Under bipartisan legislation sponsored by Assemblymen Benjie Wimberly (D-Passaic), Sterley Stanley (D-Middlesex), and Don Guardian (R-Atlantic), a business would have to be wholly or mostly owned by an LGBTQ person to qualify.

While the handful of people who testified Thursday supported the bill, it still prompted 40 minutes of debate, largely after several Republicans pushed back on the measure.

Assemblyman Brian Bergen (R-Morris) questioned language in the bill that would permit people to challenge a business owner’s LGBTQ certification.

“How would one prove this in a court of appeal where they’re being challenged? You can prove that you’re a woman with a birth certificate. You can prove you’re a veteran with the discharge papers. You can prove you’re a small business with financial statements,” Bergen said. “I would never want somebody who’s LGBTQIA to have to withstand this type of scrutiny, just based on somebody thinking you’re not gay … that’s wrong.”

But Kathleen Waters, owner of Hillsborough-based janitorial company Facilities, Partners & Solutions, told Bergen she could prove she was gay by her military discharge papers.

Besides, she said, the opportunity to challenge is important to stop bad actors who might fraudulently seek certification for its perks. Such certification can give business owners access to capacity-building resources, business coaching, accelerator programs, and networking.

“I’ve seen men put companies in their wives’ names. And I don’t like that,” she said. “But I also don’t want to be invisible. I want to be able to have a seat at the table. I want to be able to have an opportunity, not just in the private sector but in the government sector.

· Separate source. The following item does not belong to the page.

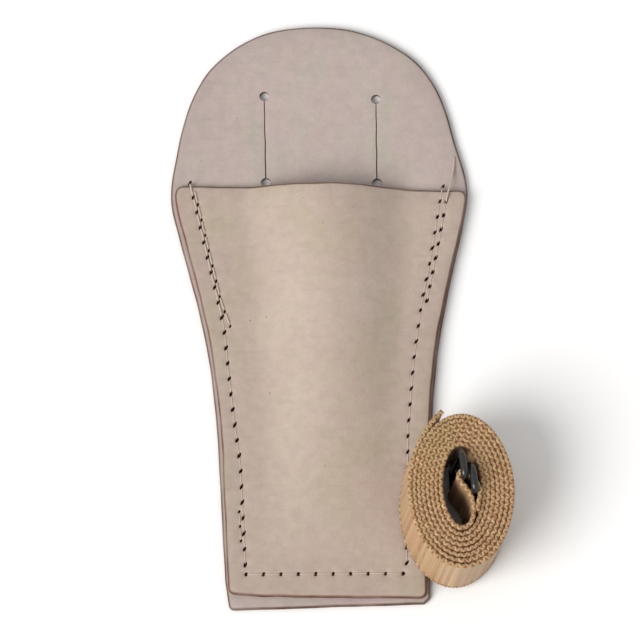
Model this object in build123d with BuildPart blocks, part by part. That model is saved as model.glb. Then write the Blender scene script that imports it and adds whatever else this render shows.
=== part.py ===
"""Leather garden-knife sheath lying flat, with its web belt rolled up beside it.

Millimetres. X runs across the sheath, +Y towards the round flap, +Z up from the back face,
which rests on the table at Z = 0. The origin is on the sheath's centre line, half way along.
"""
from build123d import *
import math
import os

# ---- driving dimensions of the sheath -------------------------------------------------------
LENGTH = 269.6            # foot to top of flap
HALF_LENGTH = LENGTH / 2
LEATHER = 2.5             # thickness of each leather panel
FRONT_FACE = 2 * LEATHER  # height of the front panel's face where it lies flat

# half width of the back panel at heights above the foot edge
FOOT_HALF, BEND_START_HALF, BEND_END_HALF, HIP_START_HALF = 45.6, 48.0, 57.1, 65.0
BEND_START, BEND_END, HIP_START = 75.0, 145.0, 177.5

# round flap above the hips: points (x, height above the foot) from the left hip to the right
FLAP = [(-67.1, 190), (-64.8, 210), (-59.9, 230), (-49.5, 250), (-38.5, 260), (-27.1, 266),
        (-3.0, LENGTH), (21.4, 266), (33.9, 260), (46.3, 250), (57.1, 230), (62.4, 210),
        (66.6, 190)]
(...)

And having this affords me the opportunity to be visible and assist the state of New Jersey to recognize our community.”

She pointed to a recent state-commissioned disparity study on women-, minority-, and disabled veteran-owned businesses seeking state contracts.

“Our community wasn’t even considered in the numbers,” she said.

Chris Emigholz of the New Jersey Business and Industry Association told lawmakers his group supports the bill, saying it would help the state gather better data on LGBTQ-owned businesses that could uncover problems ripe for reform.

The committee advanced the bill by a 9-2 vote, with Bergen and Assemblywoman Dawn Fantasia (R-Sussex) voting no and Assemblyman Alex Sauickie (R-Ocean) abstaining. The Senate version of the bill unanimously passed in that body’s commerce committee earlier this month.